The Caribbean could be at risk from a mega-tsunami that scientists warn could devastate coastlines from Florida to Brazil following a volcanic eruption in the Canary Islands, Caribbean 360 reports.
The monster wave generated by part of a mountain collapsing into the sea would be the biggest ever recorded and would be an unstoppable force, travelling at speeds of up to 500mph.
The massive wall of water would likely make first landfall on the West Saharan coast of Morocco, where the wave could measure as much as 330ft from trough to crest.
The greatest destruction was nevertheless expected in the built-up coastal areas of the Caribbean, Florida and Brazil, according to a new forecast by Dr Simon Day of the Benfield Greig Hazard Research Centre at University College London.

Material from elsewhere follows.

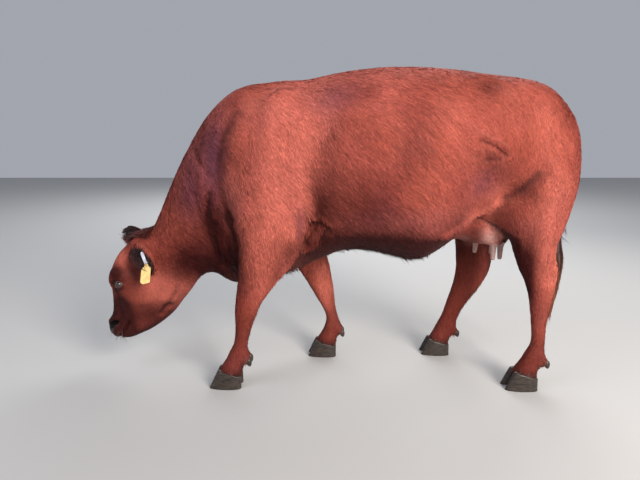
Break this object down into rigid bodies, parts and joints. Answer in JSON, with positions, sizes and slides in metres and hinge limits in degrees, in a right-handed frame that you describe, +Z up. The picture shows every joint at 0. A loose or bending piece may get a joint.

The tsunami could reach heights of 130ft to 164ft throughout the region and travel several miles inland, leaving a trail of destruction in its wake.
Earlier research by Dr Day had predicted that a future eruption of the Cumbre Vieja volcano in the Canary Islands was likely to cause the western flank of the mountain to slide into the sea.
Dr Day, working in conjunction with Dr Steven Ward of the University of California, has now produced an updated model that predicts more accurately the size of the tsunami and the areas it will impact.
The model predicts that after the landslide the tsunami would travel a distance of almost 155 miles in just 10 minutes and would reach the Caribbean and Florida in eight or nine hours.
The forecast goes on to predict that a wall of water 164ft high could smash into the coasts of the Caribbean and Florida, while Brazil’s northern coast could be hit by a wave more than 130ft high.
According to Dr Day: “The collapse will occur during some future eruption after days or weeks of precursory deformation and earthquakes.
“An effective earthquake monitoring system could provide advanced warning of a likely collapse and allow early emergency management organisations a valuable window of time in which to plan and respond.
“Eruptions of Cumbre Vieja occur at intervals of decades to a century or so and there may be a number of eruptions before its collapse. Although the year-to-year probability of a collapse is therefore low, the resulting tsunami would be a major disaster with indirect effects around the world.
“Cumbre Vieja needs to be monitored closely for any signs of impending volcanic activity and for the deformation that would precede collapse.”